• [Stated goal]:
Set down the material once more, exactly as it appears.

## begin Material provided

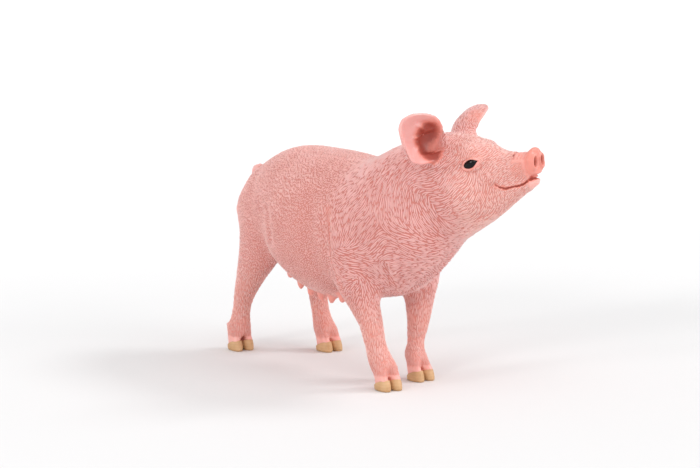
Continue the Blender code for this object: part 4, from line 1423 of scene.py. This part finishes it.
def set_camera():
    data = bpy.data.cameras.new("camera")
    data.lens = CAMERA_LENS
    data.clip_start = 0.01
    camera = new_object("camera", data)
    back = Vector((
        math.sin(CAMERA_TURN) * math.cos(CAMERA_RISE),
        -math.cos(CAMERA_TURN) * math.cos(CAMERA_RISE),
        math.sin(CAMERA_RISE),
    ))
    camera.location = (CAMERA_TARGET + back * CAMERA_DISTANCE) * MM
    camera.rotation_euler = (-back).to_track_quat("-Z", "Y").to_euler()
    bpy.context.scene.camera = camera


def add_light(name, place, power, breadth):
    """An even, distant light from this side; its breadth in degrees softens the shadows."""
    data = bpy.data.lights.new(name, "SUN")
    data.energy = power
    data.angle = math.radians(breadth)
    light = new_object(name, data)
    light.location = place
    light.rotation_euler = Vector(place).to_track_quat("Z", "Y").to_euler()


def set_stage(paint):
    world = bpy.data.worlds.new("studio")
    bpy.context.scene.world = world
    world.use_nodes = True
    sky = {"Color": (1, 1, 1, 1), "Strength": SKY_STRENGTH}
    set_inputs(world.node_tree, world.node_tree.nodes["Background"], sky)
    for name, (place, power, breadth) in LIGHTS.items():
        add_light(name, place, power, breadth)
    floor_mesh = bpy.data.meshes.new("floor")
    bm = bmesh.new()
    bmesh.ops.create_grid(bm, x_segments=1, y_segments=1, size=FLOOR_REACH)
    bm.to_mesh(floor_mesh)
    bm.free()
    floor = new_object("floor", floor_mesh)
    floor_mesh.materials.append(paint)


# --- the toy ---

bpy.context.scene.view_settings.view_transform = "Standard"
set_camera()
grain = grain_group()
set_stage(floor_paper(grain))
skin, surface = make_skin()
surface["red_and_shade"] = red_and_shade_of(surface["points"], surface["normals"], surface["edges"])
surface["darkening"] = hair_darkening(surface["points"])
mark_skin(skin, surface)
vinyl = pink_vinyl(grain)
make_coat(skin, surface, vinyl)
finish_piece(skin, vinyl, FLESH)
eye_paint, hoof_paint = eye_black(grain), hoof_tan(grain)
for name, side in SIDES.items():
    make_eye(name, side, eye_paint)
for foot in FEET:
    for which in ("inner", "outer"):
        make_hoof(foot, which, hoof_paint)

## end Material provided

• [Solution for this problem]:
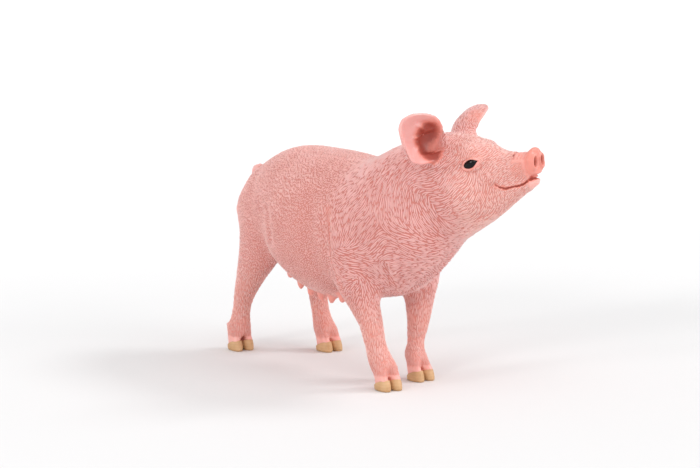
Continue the Blender code for this object: part 4, from line 1423 of scene.py. This part finishes it.
def set_camera():
    data = bpy.data.cameras.new("camera")
    data.lens = CAMERA_LENS
    data.clip_start = 0.01
    camera = new_object("camera", data)
    back = Vector((
        math.sin(CAMERA_TURN) * math.cos(CAMERA_RISE),
        -math.cos(CAMERA_TURN) * math.cos(CAMERA_RISE),
        math.sin(CAMERA_RISE),
    ))
    camera.location = (CAMERA_TARGET + back * CAMERA_DISTANCE) * MM
    camera.rotation_euler = (-back).to_track_quat("-Z", "Y").to_euler()
    bpy.context.scene.camera = camera


def add_light(name, place, power, breadth):
    """An even, distant light from this side; its breadth in degrees softens the shadows."""
    data = bpy.data.lights.new(name, "SUN")
    data.energy = power
    data.angle = math.radians(breadth)
    light = new_object(name, data)
    light.location = place
    light.rotation_euler = Vector(place).to_track_quat("Z", "Y").to_euler()


def set_stage(paint):
    world = bpy.data.worlds.new("studio")
    bpy.context.scene.world = world
    world.use_nodes = True
    sky = {"Color": (1, 1, 1, 1), "Strength": SKY_STRENGTH}
    set_inputs(world.node_tree, world.node_tree.nodes["Background"], sky)
    for name, (place, power, breadth) in LIGHTS.items():
        add_light(name, place, power, breadth)
    floor_mesh = bpy.data.meshes.new("floor")
    bm = bmesh.new()
    bmesh.ops.create_grid(bm, x_segments=1, y_segments=1, size=FLOOR_REACH)
    bm.to_mesh(floor_mesh)
    bm.free()
    floor = new_object("floor", floor_mesh)
    floor_mesh.materials.append(paint)


# --- the toy ---

bpy.context.scene.view_settings.view_transform = "Standard"
set_camera()
grain = grain_group()
set_stage(floor_paper(grain))
skin, surface = make_skin()
surface["red_and_shade"] = red_and_shade_of(surface["points"], surface["normals"], surface["edges"])
surface["darkening"] = hair_darkening(surface["points"])
mark_skin(skin, surface)
vinyl = pink_vinyl(grain)
make_coat(skin, surface, vinyl)
finish_piece(skin, vinyl, FLESH)
eye_paint, hoof_paint = eye_black(grain), hoof_tan(grain)
for name, side in SIDES.items():
    make_eye(name, side, eye_paint)
for foot in FEET:
    for which in ("inner", "outer"):
        make_hoof(foot, which, hoof_paint)